* _OBJECTIVE_: Extract the first line through the line containing "to a spout." from the listing below, exactly as written.

● ● ● ●

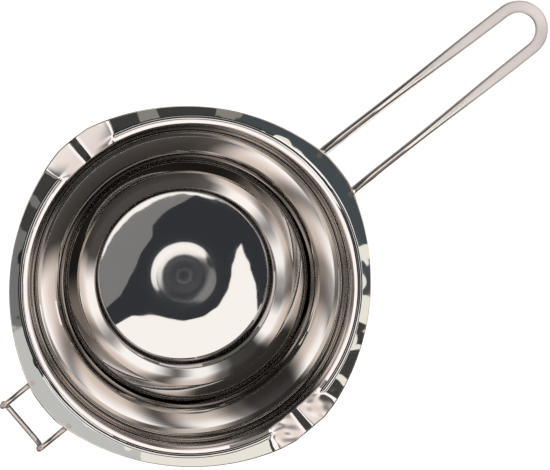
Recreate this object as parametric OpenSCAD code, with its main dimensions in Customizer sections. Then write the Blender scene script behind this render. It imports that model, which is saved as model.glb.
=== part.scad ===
// Stainless steel candle melting pot: a stepped double-boiler bowl with a four-sided flange and two
// pouring spouts, a flattened-wire handle and a small wire hook, joined by four spot welds.
// The origin is the middle of the underside of the base. +X runs out along the handle, +Y to a spout.

/* [Bowl] */
// Height from the base to the top of the flange
bowl_h = 66; // [62:1:72]
// Thickness of the steel sheet
sheet_t = 0.6; // [0.5:0.1:0.8]
// Radius where the flange starts to slope down to the mouth as a narrow ledge
ledge_r = 68.2; // [67.8:0.1:68.6]
// Radius of the soft bend from the flange into the ledge
ledge_bend = 10; // [8:0.5:12]
// Drop of the ledge from the flange to the mouth
ledge_drop = 0.55; // [0.4:0.05:0.7]
// Inner radius of the wall at the mouth
mouth_r = 65.4; // [65:0.1:66]
// Radius of the bend from the ledge into the wall
mouth_bend = 0.9; // [0.8:0.1:1.2]
// Inner radius at the bottom of the upper wall
upper_r = 65.4; // [65:0.1:65.8]
// Depth below the flange where the upper wall turns in
upper_depth = 19.4; // [18:0.1:19.5]
// Radius of the bend where the upper wall turns in
upper_bend = 8; // [6:0.5:8]
// Inner radius of the sharp crease behind the upper step
crease_r = 61.7; // [61:0.1:62.5]
// Depth of the crease
crease_depth = 22; // [21.9:0.1:22.3]
// Inner radius of the middle wall where the upper step's shoulder meets it
shoulder_r = 53; // [52.6:0.1:54]
// Depth of the upper step
shoulder_depth = 24.3; // [23.8:0.1:24.8]
// Radius of the bend over the upper step's shoulder
shoulder_bend = 9.4; // [7:0.1:9.4]
// Inner radius of the foot of the middle wall
foot_r = 52.1; // [51.5:0.1:52.5]
// Depth of the foot of the middle wall
foot_depth = 42; // [40:0.5:43]
// Radius of the bend at the foot of the middle wall
foot_bend = 4; // [2:0.5:5]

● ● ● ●

* _FULL RESPONSE_:
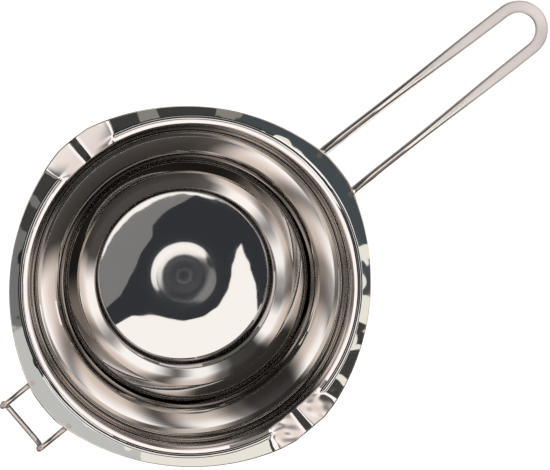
Recreate this object as parametric OpenSCAD code, with its main dimensions in Customizer sections. Then write the Blender scene script behind this render. It imports that model, which is saved as model.glb.
=== part.scad ===
// Stainless steel candle melting pot: a stepped double-boiler bowl with a four-sided flange and two
// pouring spouts, a flattened-wire handle and a small wire hook, joined by four spot welds.
// The origin is the middle of the underside of the base. +X runs out along the handle, +Y to a spout.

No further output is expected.